Uit de verantwoording blijkt dat Anne Eekhout voor haar biofictie over Mary
Shelley gebruik heeft gemaakt van de biografie Mary Shelley die Miranda
Seymour publiceerde in 2000. Waarheid en verbeelding lopen in de roman van Eekhout
door en over elkaar. Concrete data – ik denk bijvoorbeeld aan de verwijzing
naar de geboortedag van Mary Shelley, 30 augustus – worden gelinkt aan wat zich
mogelijk heeft voorgedaan in deze voor Mary Shelley toch wel ingrijpende
momenten in haar leven.
Aan de roman gaat het gedicht ‘Sprookje’ vooraf van Maria
Vasalis, geschreven ‘voor mijn moeder en dochtertje’ en met o.m. dit
veelbetekenend vers: ‘zij zijn verloren en verzonken in elkaar’. Twijfelend aan
zichzelf, zoekend naar houvast op het keerpunt van kindertijd naar
volwassenheid blijft Mary worstelen met een tweevoudig verlies dat – zo blijkt alvast heel duidelijk uit de
Genève-delen – emotioneel en psychisch zwaar op haar weegt. Zo schrijft
Eekhout:
‘Alsof
je kon vergeten als je maar stil genoeg was. Is rouw het midden tussen willen
houden en willen verliezen? Tussen willen herinneren en willen vergeten? Kon ik
niet rouwen omdat ik niet kon herinneren?’
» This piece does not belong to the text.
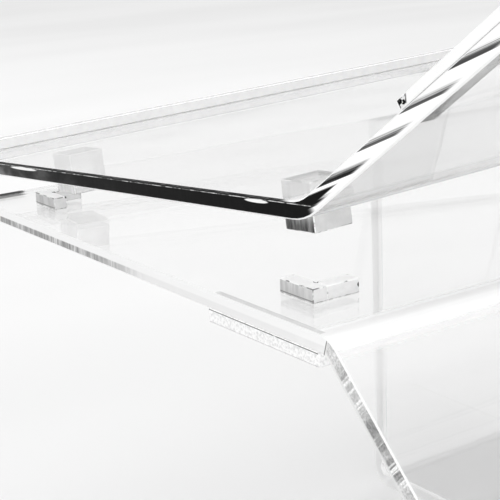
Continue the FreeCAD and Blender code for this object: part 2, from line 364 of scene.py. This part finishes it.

Mary’s moeder is gestorven in
het kraambed, ‘nog voor ik haar ook maar een fractie had kunnen leren kennen, bestond
ze al niet meer. Ik was haar dochter, maar ik wist niet wie ze was.’ Zelf heeft
Mary haar dochter verloren. Dat zij als moeder gefaald heeft, heeft haar
blijvend met een schuldgevoel opgezadeld. Vandaar ook dat ze – we schrijven dan
1816 – met een aan het bezitterige grenzende liefde haar pasgeboren zoontje
William omringt.
De Genève-hoofdstukken hangen in de welgekozen context van de figuren die
erin optreden, een beklijvend beeld op van de sfeer die de romantische
dichterszielen wist te bezielen. De wijn vloeit, al dan niet vermengd met
geestverruimend laudanum, rijkelijk, er wordt geëxperimenteerd met de vrije
liefde (Mary’s echtgenoot Percy lijkt vooral geïnteresseerd in haar stiefzus
Claire, die later zwanger zal blijken te zijn van Byron – hoewel: hier kan ook
aan getwijfeld, zeker als Percy bereid is het kind later in zijn testament op
te nemen), er worden verhalen verteld waarin monsters de hoofdrol komen
opeisen, droomflarden doorkruisen bliksemend (het regent en onweert bijna
voortdurend) de werkelijkheid… Gaandeweg de Genève-delen wordt ook duidelijk
hoe nadrukkelijk Mary zich naar het schrijven toewendt, ‘haar handen schrijven
woorden, proberen bij te houden wat zich vanbinnen afspeelt, vormen het verhaal
dat in haar woedt.’ Zo krijgt voor haar ‘alle donkere innerlijke werkelijkheid
vorm’, ‘bladzijden vol heeft ze geschreven, zij, natuurlijk, maar eigenlijk dat
ding in haar, dat woorden aan haar gaf, behalve voor zichzelf.’
Even intrigerend zijn
de hoofdstukken die zich in Dundee afspelen in het jaar 1812. Vooral de relatie
tot Isabella Baxter komt hier aan bod. Tussen Mary en Isabella groeit een
liefde die verder gaat dan vriendschap. Mary voelt zich lichamelijk steeds meer
aangetrokken door de enigmatische Isabella. Dat die haar ten slotte zal
afwijzen en kiest voor een huwelijk met Mr. Booth, die eerder gehuwd was met
Margaret, de zus van Isabella, is voor Mary nauwelijks te vatten. En over Mr.
Booth: er zijn de geheime experimenten die hij opzet in zijn laboratorium en
erop gericht zijn via galvanisering doden weer tot leven te wekken… Ook in
Dundee speelt zich een onvatbaar spel af tussen werkelijkheid en verbeelding,
een sfeer die nog eens wordt aangescherpt door de figuur van Isabella’s jongste
broertje, John, die al zijn affectie projecteert op een vissenkop die hij
gevonden heeft, en verder door de zich bijna lijfelijk aandienende aanwezigheid
van een monster dat in een afgelegen grot woont… Anne Eekhout slaagt er op een
bijzonder overtuigende manier in haar hoofdfiguur Mary ten voeten uit te
tekenen. Zo overtuigend dat je als lezer anders gaat aankijken tegen Mary
Shelly’s Frankenstein, die de schrijfster voor eens en altijd
beroemdheid schonk.
Anne Eekhout: Mary, Amsterdam, De Bezige Bij 2021, 382 p. ISBN 9789403153315.